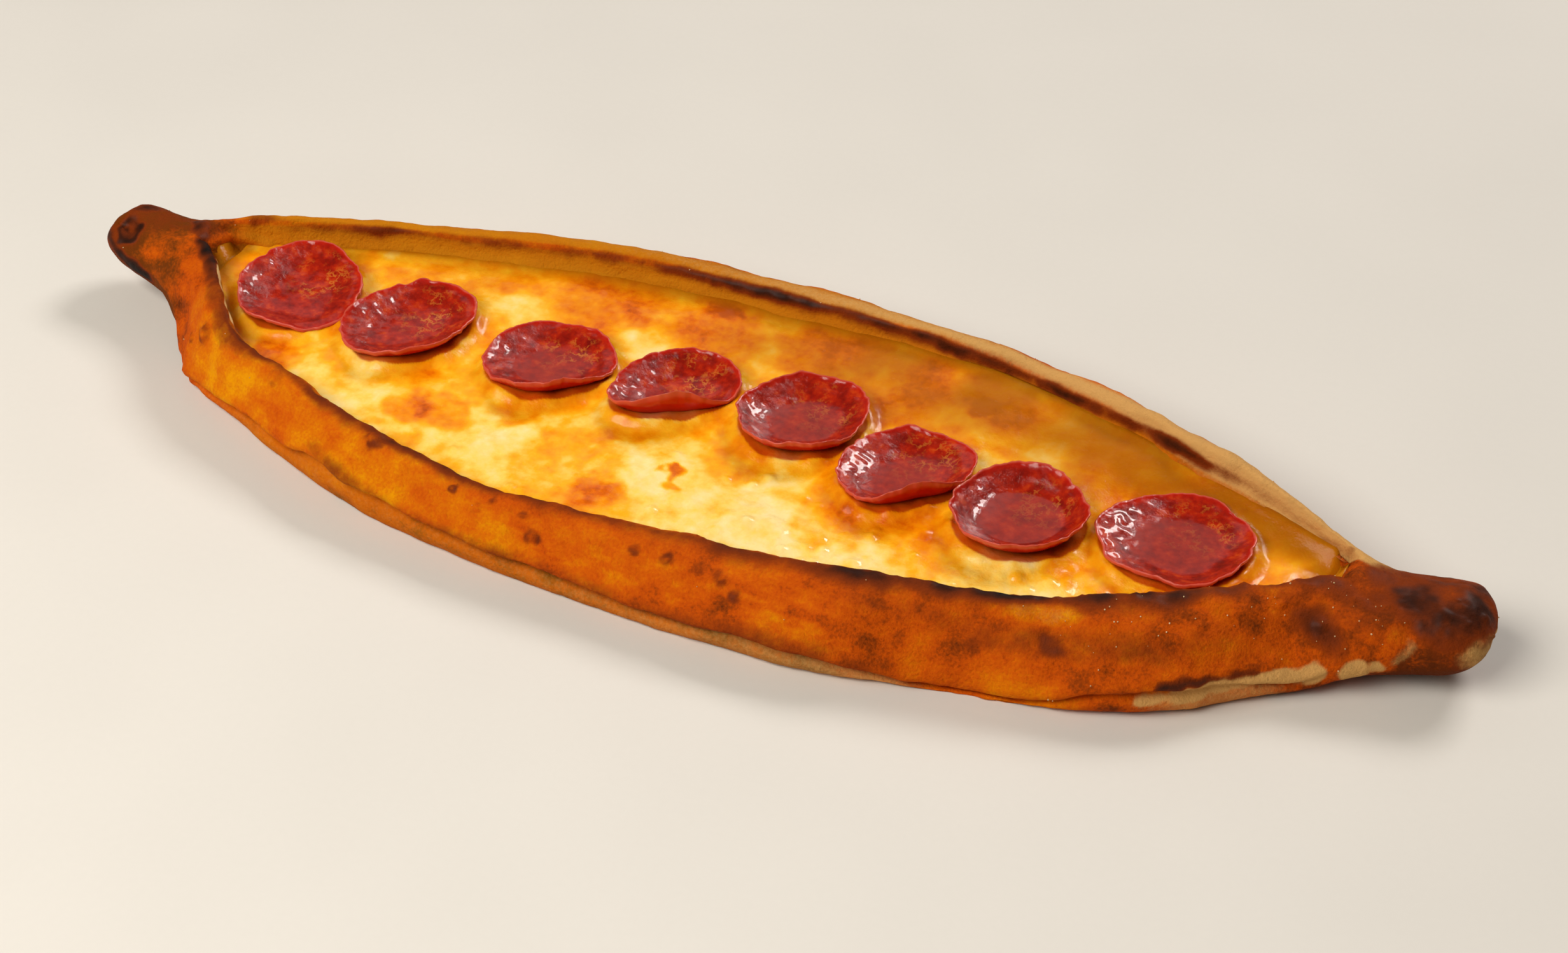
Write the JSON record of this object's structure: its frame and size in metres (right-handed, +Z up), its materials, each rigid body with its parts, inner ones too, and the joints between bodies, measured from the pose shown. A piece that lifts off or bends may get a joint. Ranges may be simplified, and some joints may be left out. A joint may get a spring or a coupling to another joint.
{
  "type": "turkish pide",
  "caption": "Long boat-shaped baked flatbread with rolled sides and pinched ends, filled with melted cheese and topped with a row of curled sucuk slices.",
  "frame": {"origin": "middle of the bounding box in plan, at the height of the flat underside", "axes": "+X along the boat from the knobbly left tip to the blunt right tip, +Y towards the side with the lower, paler rim, +Z up"},
  "size_m": [0.3764, 0.1266, 0.0247],
  "materials": {
    "baked_dough": "baked bread crust, dry, browned, charred along the crests and floured at the base",
    "melted_cheese": "melted and browned cheese with a film of oil",
    "sucuk": "cured sausage, glossy with its own fat"
  },
  "bodies": {
    "root": {"crust": "baked_dough", "cheese": "melted_cheese", "sucuk_1": "sucuk", "sucuk_2": "sucuk", "sucuk_3": "sucuk", "sucuk_4": "sucuk", "sucuk_5": "sucuk", "sucuk_6": "sucuk", "sucuk_7": "sucuk", "sucuk_8": "sucuk"}
  },
  "joints": []
}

EXERCISE GOAL: Copy out the full material exactly as it appears.

ANSWER TO THIS TASK:
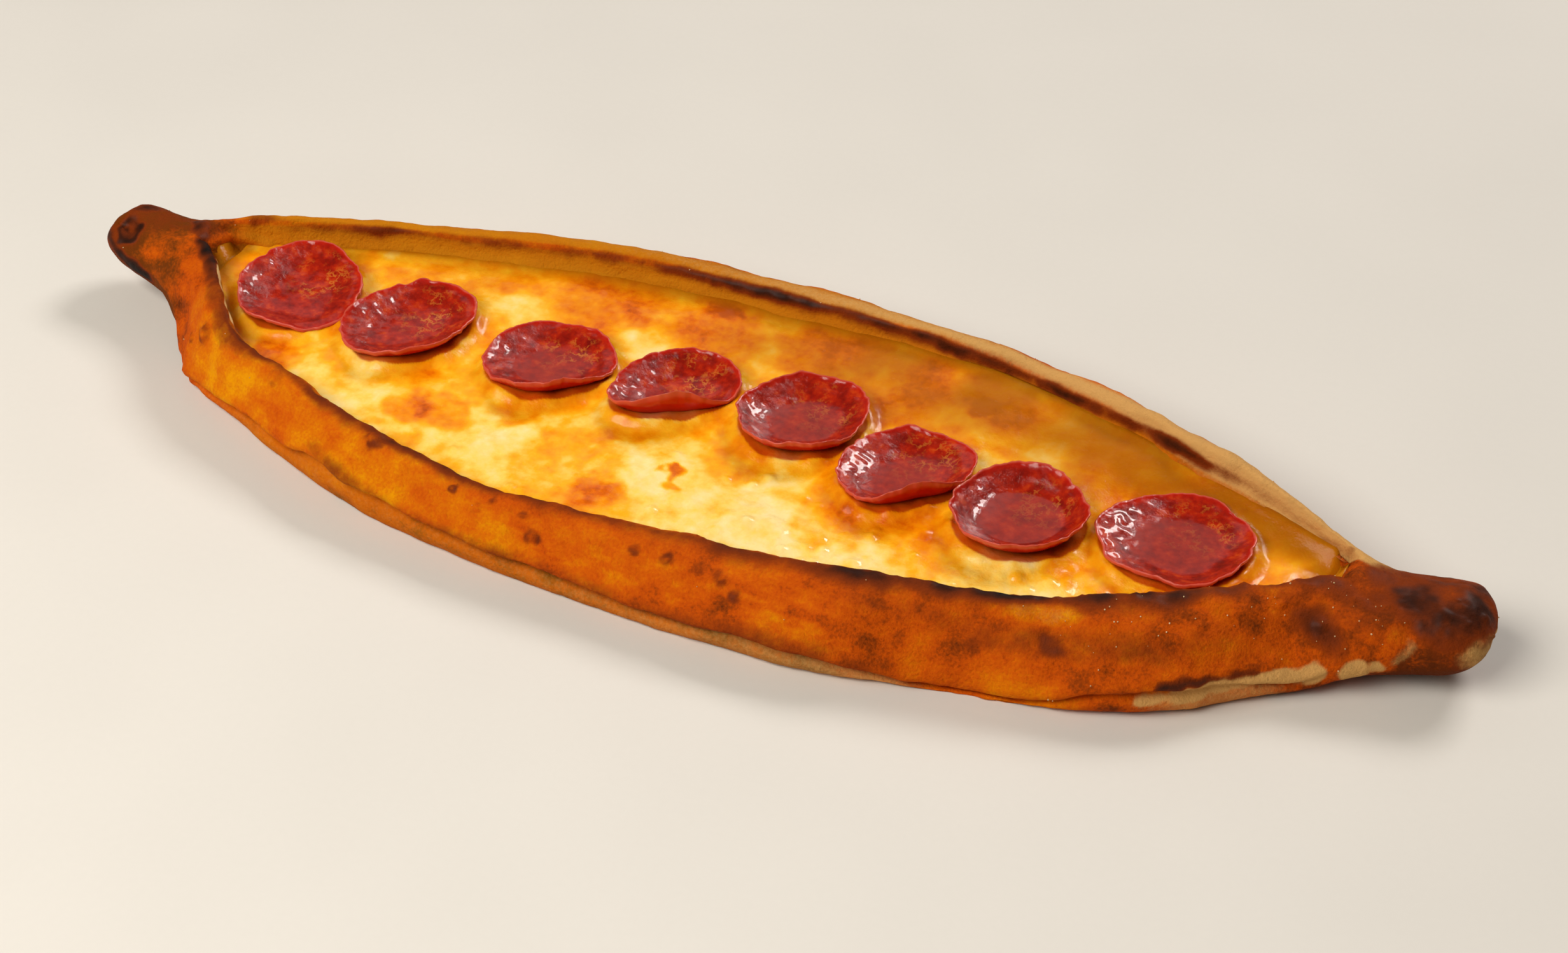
Write the JSON record of this object's structure: its frame and size in metres (right-handed, +Z up), its materials, each rigid body with its parts, inner ones too, and the joints between bodies, measured from the pose shown. A piece that lifts off or bends may get a joint. Ranges may be simplified, and some joints may be left out. A joint may get a spring or a coupling to another joint.
{
  "type": "turkish pide",
  "caption": "Long boat-shaped baked flatbread with rolled sides and pinched ends, filled with melted cheese and topped with a row of curled sucuk slices.",
  "frame": {"origin": "middle of the bounding box in plan, at the height of the flat underside", "axes": "+X along the boat from the knobbly left tip to the blunt right tip, +Y towards the side with the lower, paler rim, +Z up"},
  "size_m": [0.3764, 0.1266, 0.0247],
  "materials": {
    "baked_dough": "baked bread crust, dry, browned, charred along the crests and floured at the base",
    "melted_cheese": "melted and browned cheese with a film of oil",
    "sucuk": "cured sausage, glossy with its own fat"
  },
  "bodies": {
    "root": {"crust": "baked_dough", "cheese": "melted_cheese", "sucuk_1": "sucuk", "sucuk_2": "sucuk", "sucuk_3": "sucuk", "sucuk_4": "sucuk", "sucuk_5": "sucuk", "sucuk_6": "sucuk", "sucuk_7": "sucuk", "sucuk_8": "sucuk"}
  },
  "joints": []
}